Lopez agreed that NALEO’s efforts to boost involvement by Latinos nationwide is key to addressing common concerns.
“There’s an opportunity to continue our tradition of public service in the community but also to build more leadership,” he said. “It’s important — one is to increase the level of civic participation in the Latino community. And two is to train and improve the skills of Latino leaders in the community on the issues that are important to us, such as the economy, building healthy communities, immigration, education.”
Lopez said his work with NALEO, including attendance at previous conferences, has helped him serve his West Denver constituents better.
“I tend to focus on the ‘building healthy communities’ sessions,” he said. “It’s important people know that building healthy communities is not just a Latino issue, but an issue that affects everybody.”
In his district, for instance, Lopez said NALEO resources have helped foster plans to construct a new neighborhood park.
“We are going to be building the first new park in District 3 in nearly three decades,” he said. “Part of why that’s important to building healthy communities is because studies have shown the more park acreage per thousand people, the healthier the community, the fewer cases of violence, even diabetes.”
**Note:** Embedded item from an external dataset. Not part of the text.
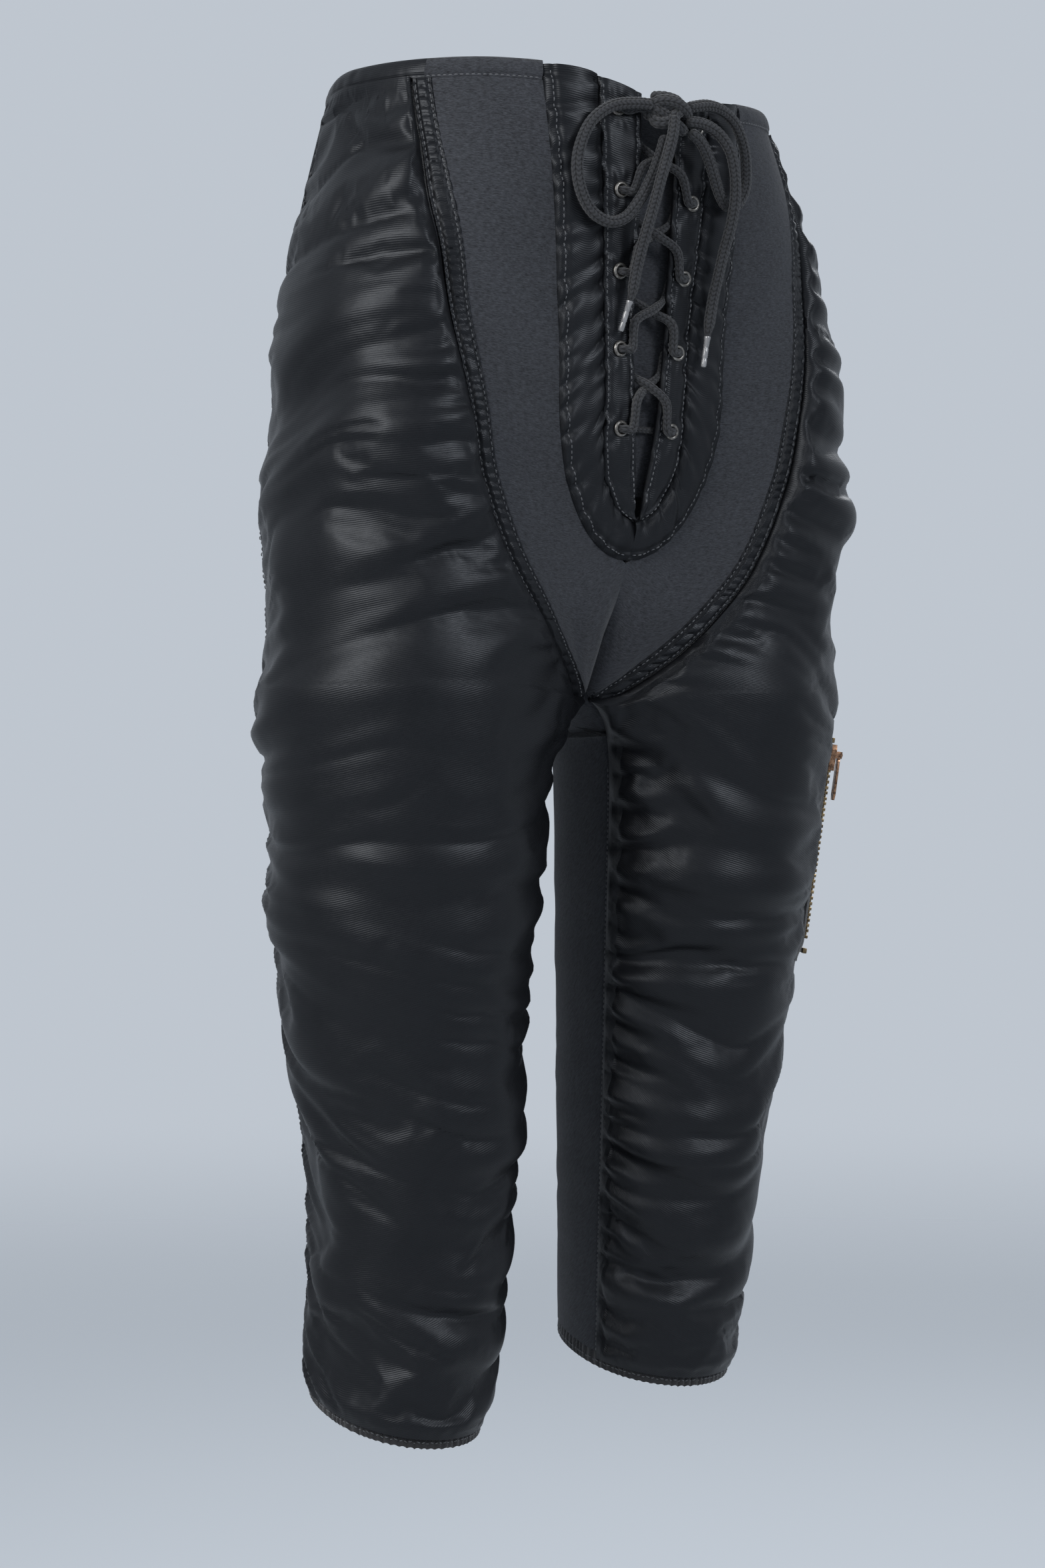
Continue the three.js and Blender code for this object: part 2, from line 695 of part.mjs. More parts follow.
// The bow's free lengths: [across, drop, stand-off from the body form] at each point.
const BOW = {
  lace_loop_right: [
    [-11.4, 11, 19], [-21, 14, 18], [-33, 20, 16], [-44, 30, 15], [-51, 42, 15], [-54, 54, 15],
    [-52, 66, 15], [-45, 75, 15], [-35, 78, 16], [-26, 74, 17], [-19, 64, 19], [-13, 52, 20],
    [-8, 38, 21], [-5, 26, 22],
  ],
  lace_loop_left: [
    [10.4, 8, 20], [24, 6, 19], [36, 9, 18], [46, 16, 17], [53, 27, 16], [56, 40, 15],
    [55, 51, 15], [50, 59, 15], [42, 60, 16], [35, 54, 18], [29, 44, 20], [23, 34, 22],
    [16, 26, 24], [9, 22, 25],
  ],
  lace_tail_right: [
    [-2, 15, 26], [-5, 26, 28.6], [-9, 40, 29], [-12, 52, 28], [-14, 64, 26], [-16, 76, 24],
    [-17, 88, 21], [-18, 100, 19], [-19, 112, 18], [-20, 118, 17],
  ],
  lace_tail_left: [
    [8, 16, 23], [18, 17, 24], [27, 22, 25], [34, 31, 26], [38, 43, 26], [40, 56, 25],
    [40, 70, 23], [39, 84, 20], [38, 98, 18], [37, 112, 16], [36, 126, 15], [35, 134, 15],
  ],
};
const bowPoints = (name) =>
  BOW[name].map(([across, drop, lift]) => acrossPoint(across, -drop, lift));

function aglet(tail) {
  const points = bowPoints(tail);
  const end = points[points.length - 1];
  const way = end.clone().sub(points[points.length - 2]).normalize();
  const r = AGLET_RADIUS;
  const profile = [
    [0, 0],
    [r, 0],
    [r, AGLET_LENGTH - 1],
    [r - 0.6, AGLET_LENGTH],
    [0, AGLET_LENGTH],
  ].map(([radius, height]) => new THREE.Vector2(radius, height));
  const tip = new THREE.LatheGeometry(profile, 10);
  tip.applyQuaternion(turnTo(way));
  const start = end.addScaledVector(way, GAP);
  return tip.translate(start.x, start.y, start.z);
}

// ---- The thigh zip -------------------------------------------------------------------------

// In the zip's own frame x runs across it, y up it and z out of the leg. Its origin is the
// middle of the chain's top end, on the underside of the tapes.
const zipBed = waddingUnder + WADDING_EDGE + WADDING_SWELL * 0.55 + 2 * GAP + SHELL + 0.6;

function zipFrame() {
  const top = onBody(LEFT, ZIP_ANGLE, -ZIP_TOP_DROP, zipBed);
  const low = onBody(LEFT, ZIP_ANGLE, -ZIP_TOP_DROP - ZIP_LENGTH, zipBed);
  const up = top.clone().sub(low).normalize();
  const middle = onBody(LEFT, ZIP_ANGLE, -ZIP_TOP_DROP - ZIP_LENGTH / 2);
  const out = normalAt(middle);
  out.addScaledVector(up, -out.dot(up)).normalize();
  const across = up.clone().cross(out);
  const frame = new THREE.Group();
  frame.matrix.makeBasis(across, up, out).setPosition(top);
  frame.matrix.decompose(frame.position, frame.quaternion, frame.scale);
  return frame;
}

const RAIL_NEAR = 3; // where a row's rail starts, across from the middle
const RAIL_FAR = 4.4;
const TOOTH_TIP = -1.4; // how far a tooth reaches past the middle
const chainBase = ZIP_TAPE + 0.3;
const chainTop = chainBase + ZIP_CHAIN;

// One row: a rail with a tooth at every pitch, flat in the plane of the zip.
function zipTeeth(side) {
  const shape = new THREE.Shape();
  const shift = side > 0 ? 0 : ZIP_PITCH / 2;
  shape.moveTo(side * RAIL_FAR, 0);
  shape.lineTo(side * RAIL_NEAR, 0);
  const count = Math.floor((ZIP_LENGTH - ZIP_PITCH) / ZIP_PITCH);
  for (let i = 0; i < count; i += 1) {
    const y = -(shift + 0.6 + i * ZIP_PITCH);
    shape.lineTo(side * RAIL_NEAR, y);
    shape.lineTo(side * TOOTH_TIP, y);
    shape.lineTo(side * TOOTH_TIP, y - ZIP_TOOTH);
    shape.lineTo(side * RAIL_NEAR, y - ZIP_TOOTH);
  }
  shape.lineTo(side * RAIL_NEAR, -ZIP_LENGTH);
  shape.lineTo(side * RAIL_FAR, -ZIP_LENGTH);
  return extrude(shape, chainBase, chainTop);
}

function extrude(shape, from, to) {
  const body = new THREE.ExtrudeGeometry(shape, {
    depth: to - from,
    bevelEnabled: false,
    curveSegments: 6,
  });
  return body.translate(0, 0, from);
}

function box(x0, x1, y0, y1, z0, z1) {
  const body = new THREE.BoxGeometry(x1 - x0, y1 - y0, z1 - z0);
  return body.translate((x0 + x1) / 2, (y0 + y1) / 2, (z0 + z1) / 2);
}

const ZIP_END = 8; // tape past the chain at each end
const STOP_HEIGHT = 3;
const railSide = RAIL_FAR + GAP;

function zipTape(side) {
  const [near, far] = [side * 1.7, side * (1.7 + ZIP_TAPE_WIDTH)];
  const shape = new THREE.Shape([
    new THREE.Vector2(near, ZIP_END),
    new THREE.Vector2(near, -ZIP_LENGTH - ZIP_END),
    new THREE.Vector2(far - side * 2, -ZIP_LENGTH - ZIP_END),
    new THREE.Vector2(far, -ZIP_LENGTH - ZIP_END + 2),
    new THREE.Vector2(far, ZIP_END - 2),
    new THREE.Vector2(far - side * 2, ZIP_END),
  ]);
  return extrude(shape, 0, ZIP_TAPE);
}

const zipTopStop = (side) => {
  const [a, b] = [side * 1.2, side * RAIL_FAR].sort((p, q) => p - q);
  return box(a, b, GAP, GAP + STOP_HEIGHT, chainBase, chainTop);
};
const zipBottomStop = () => {
  const end = -ZIP_LENGTH - GAP;
  return box(-RAIL_FAR, RAIL_FAR, end - STOP_HEIGHT, end, chainBase, chainTop + 0.6);
};

const sliderRest = -GAP - SLIDER_LENGTH; // its lower end, with its top end at the chain's top
const coverTop = chainTop + GAP + 1.2;
const EAR_THICKNESS = 1.2;
const PIN_RADIUS = 0.8;
const EYE_RADIUS = 2.1;
const pinHeight = coverTop + EYE_RADIUS + GAP;
const pinPlace = sliderRest + 0.62 * SLIDER_LENGTH;

// A cover over the chain with a flange down each side, two ears and the pin for the pull.
function slider() {
  const half = railSide + 1.2;
  const shape = new THREE.Shape([
    new THREE.Vector2(-half + 1, sliderRest),
    new THREE.Vector2(half - 1, sliderRest),
    new THREE.Vector2(half - 0.4, sliderRest + 5),
    new THREE.Vector2(half + 0.6, sliderRest + SLIDER_LENGTH - 3),
    new THREE.Vector2(half - 0.8, sliderRest + SLIDER_LENGTH),
    new THREE.Vector2(-half + 0.8, sliderRest + SLIDER_LENGTH),
    new THREE.Vector2(-half - 0.6, sliderRest + SLIDER_LENGTH - 3),
    new THREE.Vector2(-half + 0.4, sliderRest + 5),
  ]);
  const cover = solid(extrude(shape, ZIP_TAPE + GAP, coverTop));
  const ends = [sliderRest - 1, sliderRest + SLIDER_LENGTH + 1];
  const channel = solid(box(-railSide, railSide, ...ends, 0, chainTop + GAP));
  let body = cover.subtract(channel);
  for (const side of [-1, 1]) {
    const inner = side * 2.2;
    const outer = side * (2.2 + EAR_THICKNESS);
    const [a, b] = [inner, outer].sort((p, q) => p - q);
    const ear = box(a, b, pinPlace - 2, pinPlace + 2, coverTop - 0.5, pinHeight + 1.4);
    body = body.add(solid(ear));
  }
  const pin = new THREE.CylinderGeometry(PIN_RADIUS, PIN_RADIUS, 5, 10);
  pin.rotateZ(Math.PI / 2).translate(0, pinPlace, pinHeight);
  return geometryOf(body.add(solid(pin)));
}

// The pull: an eye round the pin and a flat tab that hangs from it.
function zipPull() {
  const width = 3.6;
  const eye = new THREE.CylinderGeometry(EYE_RADIUS, EYE_RADIUS, width, 12);
  eye.rotateZ(Math.PI / 2).translate(0, pinPlace, pinHeight);
  const low = pinPlace - PULL_LENGTH;
  const tab = new THREE.Shape([
    new THREE.Vector2(-1.8, pinPlace - 1),
    new THREE.Vector2(-3.2, pinPlace - 6),
    new THREE.Vector2(-3.6, low + 3),
    new THREE.Vector2(-2, low),
    new THREE.Vector2(2, low),
    new THREE.Vector2(3.6, low + 3),
    new THREE.Vector2(3.2, pinPlace - 6),
    new THREE.Vector2(1.8, pinPlace - 1),
  ]);
  const hole = new THREE.Path().absarc(0, low + 5, 1.4, 0, 2 * Math.PI, true);
  tab.holes.push(hole);
  const plate = solid(extrude(tab, pinHeight - 0.7, pinHeight + 0.7));
  const bore = PIN_RADIUS + 0.35;
  const room = new THREE.CylinderGeometry(bore, bore, width + 2, 10);
  room.rotateZ(Math.PI / 2).translate(0, pinPlace, pinHeight);
  return geometryOf(solid(eye).add(plate).subtract(solid(room)));
}

// ---- Booleans ------------------------------------------------------------------------------

function solid(geometry) {
  const bare = geometry.clone();
  for (const name of Object.keys(bare.attributes))
    if (name !== "position") bare.deleteAttribute(name);
  const merged = mergeVertices(bare, 1e-4);
  return new wasm.Manifold(
    new wasm.Mesh({
      numProp: 3,
      vertProperties: new Float32Array(merged.attributes.position.array),
      triVerts: new Uint32Array(merged.index.array),
    }),
  );
}

function geometryOf(manifold) {
  const { vertProperties, triVerts, numProp } = manifold.getMesh();
  const positions = [];
  for (let i = 0; i < vertProperties.length; i += numProp)
    positions.push(...vertProperties.subarray(i, i + 3));
  return new THREE.BufferGeometry()
    .setAttribute("position", new THREE.Float32BufferAttribute(positions, 3))
    .setIndex([...triVerts]);
}

const turnTo = (direction) =>
  new THREE.Quaternion().setFromUnitVectors(new THREE.Vector3(0, 1, 0), direction);

// ---- Assembly ------------------------------------------------------------------------------

const shorts = new THREE.Group();

function add(name, geometry, material, parent = shorts) {
  const mesh = new THREE.Mesh(geometry, material);
  mesh.geometry.computeVertexNormals();
  mesh.name = name;
  parent.add(mesh);
}

for (const [word, side] of HALVES) {
  const { shell, wadding: core, lining } = pad(side);
  add(`thigh_pad_shell_${word}`, shell, nylon());
  add(`thigh_pad_wadding_${word}`, core, wadding());
  add(`thigh_pad_lining_${word}`, lining, fleece());
  add(`front_yoke_${word}`, yoke(side), felt());
  add(`back_panel_${word}`, backPanel(side), felt());
  add(`seam_band_${word}`, seamBand(side), nylon());
  add(`hem_elastic_${word}`, hemBand(side), elastic());
  add(`waist_binding_yoke_${word}`, binding(side, "yoke"), felt());
  add(`waist_binding_pad_${word}`, binding(side, "pad"), nylon());
  add(`waist_binding_back_${word}`, binding(side, "back"), felt());
  add(`fly_band_${word}`, flyBand(side), nylon());
  add(`placket_${word}`, placket(side), nylon());
  for (let row = 0; row < EYELET_ROWS; row += 1)
    add(`eyelet_${word}_${row + 1}`, eyelet(side, row), nickel());
  add(`lace_run_${word}`, laceRun(side, side * LACE_CROSSING / 2), cord());
  for (const part of ["loop", "tail"]) {
    const name = `lace_${part}_${word}`;
    add(name, tube(bowPoints(name), LACE_RADIUS, 20), cord());
  }
  add(`aglet_${word}`, aglet(`lace_tail_${word}`), clearTip());
}
add("tongue", tongue(), felt());
add("lace_knot", knot(), cord());

const zip = zipFrame();
shorts.add(zip);
for (const [word, side] of [
  ["front", -1],
  ["back", 1],
]) {
  add(`zip_tape_${word}`, zipTape(side), elastic(), zip);
  add(`zip_teeth_${word}`, zipTeeth(side), brass(), zip);
  add(`zip_top_stop_${word}`, zipTopStop(side), brass(), zip);
}
add("zip_bottom_stop", zipBottomStop(), brass(), zip);
add("zip_slider", slider(), brass(), zip);
add("zip_pull", zipPull(), brass(), zip);

export default shorts;
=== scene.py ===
# %% [markdown]
# # Padded impact shorts
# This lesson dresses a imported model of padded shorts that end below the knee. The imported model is
# the frame: it says where every panel, eyelet and zip part is. Each step says what a piece is on
# the real garment, how it could be made, and why it is made the way it is.

# %% Load the frame
import math

import bmesh
import bpy
import numpy as np
from mathutils import Matrix, Vector


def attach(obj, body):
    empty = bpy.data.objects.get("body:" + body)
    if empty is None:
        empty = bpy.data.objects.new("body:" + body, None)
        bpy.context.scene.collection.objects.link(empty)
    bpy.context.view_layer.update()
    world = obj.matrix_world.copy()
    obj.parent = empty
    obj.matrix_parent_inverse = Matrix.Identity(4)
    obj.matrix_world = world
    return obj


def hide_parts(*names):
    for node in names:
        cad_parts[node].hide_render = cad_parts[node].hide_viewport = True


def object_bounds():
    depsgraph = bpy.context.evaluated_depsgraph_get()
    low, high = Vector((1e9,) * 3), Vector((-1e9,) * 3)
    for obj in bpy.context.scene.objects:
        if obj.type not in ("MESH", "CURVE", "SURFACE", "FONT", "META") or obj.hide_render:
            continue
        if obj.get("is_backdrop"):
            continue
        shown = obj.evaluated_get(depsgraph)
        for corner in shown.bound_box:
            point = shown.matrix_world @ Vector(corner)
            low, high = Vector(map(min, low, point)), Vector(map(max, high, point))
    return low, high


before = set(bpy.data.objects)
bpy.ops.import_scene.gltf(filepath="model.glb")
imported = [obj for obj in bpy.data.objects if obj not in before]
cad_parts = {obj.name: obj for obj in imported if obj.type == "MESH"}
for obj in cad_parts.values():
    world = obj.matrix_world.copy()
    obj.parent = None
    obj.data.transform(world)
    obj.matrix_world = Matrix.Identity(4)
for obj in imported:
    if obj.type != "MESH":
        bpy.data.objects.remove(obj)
cad_box = [list(corner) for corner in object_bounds()]
MM = 0.001
RIGHT, LEFT = -1, 1
SIDES = {"right": RIGHT, "left": LEFT}

# %% [markdown]
# ## Camera, floor and light
# A long lens stands at hip height on the wearer's right front, level with the thighs. The garment
# is shown as worn, so the floor lies a lower leg's length under the hems. One broad light from the
# upper left draws the satin's highlights, and a weak one fills the other side.

# %% Camera
CAMERA_AZIMUTH = math.radians(-35.5)
CAMERA_DISTANCE = 2.255
CAMERA_HEIGHT = -0.377

lens = bpy.data.cameras.new("camera")
lens.lens = 92.7
lens.shift_x = -0.0162
lens.clip_end = 100
camera = bpy.data.objects.new("camera", lens)
bpy.context.scene.collection.objects.link(camera)
camera.location = (
    math.sin(CAMERA_AZIMUTH) * CAMERA_DISTANCE,
    -math.cos(CAMERA_AZIMUTH) * CAMERA_DISTANCE,
    CAMERA_HEIGHT,
)
camera.rotation_euler = (math.pi / 2, 0, CAMERA_AZIMUTH)
bpy.context.scene.camera = camera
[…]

Similar concerns guide his efforts to bring a grocery store to an area that doesn’t have any.
“It would help the community to have access to fresh food, fresh vegetables, as opposed to just soda and chips at your local corner store,” Lopez said. Other plans, including making neighborhoods more suitable for pedestrians, relate to the healthy communities initiatives hashed out at NALEO conferences.
In addition to Lopez, the other NALEO board member from Colorado is Ray Martinez, former Fort Collins mayor and current chairman of the Governor’s Minority Business Advisory Council of Colorado. Stephanie Garcia, president of the Pueblo City School District board, sits on the board of the NALEO Education Fund, a companion political action organization.
Colorado counts more than 100 Latino officials, according to NALEO. About half the organization’s membership resides in just two states, Texas and California.